CHALLENGE —
Identify and copy all lines of the material where the string "parts" is found.
===== COLLECTED DATA
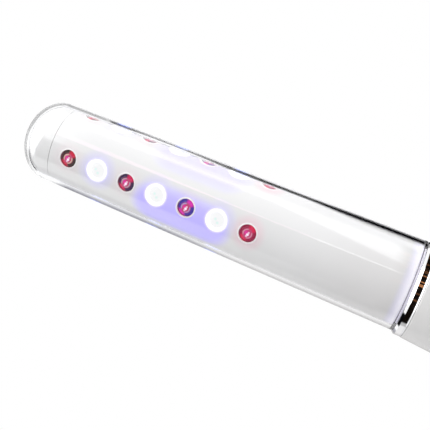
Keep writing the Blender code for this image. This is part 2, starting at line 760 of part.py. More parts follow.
def make_sleeve(parts, guides, material):
    """The handle's one-piece sleeve, with a flat landing and a hole for each button."""
    outline = [(HANDLE_TOP_RADIUS - HANDLE_EDGE, HANDLE_TOP)]
    start = HANDLE_TOP - HANDLE_EDGE
    for step in range(HANDLE_STEPS_ABOVE + 1):
        height = start + (HANDLE_BELLY_HEIGHT - start) * step / HANDLE_STEPS_ABOVE
        outline.append((handle_radius(height), height))
    for step in range(1, HANDLE_STEPS_BELOW + 1):
        height = HANDLE_BELLY_HEIGHT + (HANDLE_FOOT - HANDLE_BELLY_HEIGHT) * step / HANDLE_STEPS_BELOW
        outline.append((handle_radius(height), height))
    inside = [HANDLE_FOOT, (HANDLE_FOOT + HANDLE_BELLY_HEIGHT) / 2, HANDLE_BELLY_HEIGHT,
              (HANDLE_BELLY_HEIGHT + BORE_END) / 2, BORE_END]
    outline += [(handle_radius(height) - HANDLE_WALL, height) for height in inside]
    outline += [(BORE_RADIUS, BORE_END), (BORE_RADIUS, HANDLE_TOP)]
    sleeve = turned("handle_sleeve", outline, parts, material, closed=True)

    reach = HANDLE_WALL + LANDING_DEPTH + OVERRUN
    landings = rods(
        "button_landings", LANDING_RADIUS, reach,
        [facing_front(handle_radius(height) - LANDING_DEPTH, height)
         for height in BUTTON_HEIGHTS.values()],
        guides, BUTTON_SIDES,
    )
    depth = FLANGE_BACK - OVERRUN
    holes = rods(
        "button_holes", BUTTON_RADIUS + FIT, HANDLE_BELLY_RADIUS + OVERRUN - depth,
        [facing_front(depth, height) for height in BUTTON_HEIGHTS.values()],
        guides, BUTTON_SIDES,
    )
    combine(sleeve, landings, 'DIFFERENCE')
    combine(sleeve, holes, 'DIFFERENCE')
    return sleeve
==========
RESPONSE BELOW —
Keep writing the Blender code for this image. This is part 2, starting at line 760 of part.py. More parts follow.
def make_sleeve(parts, guides, material):
    sleeve = turned("handle_sleeve", outline, parts, material, closed=True)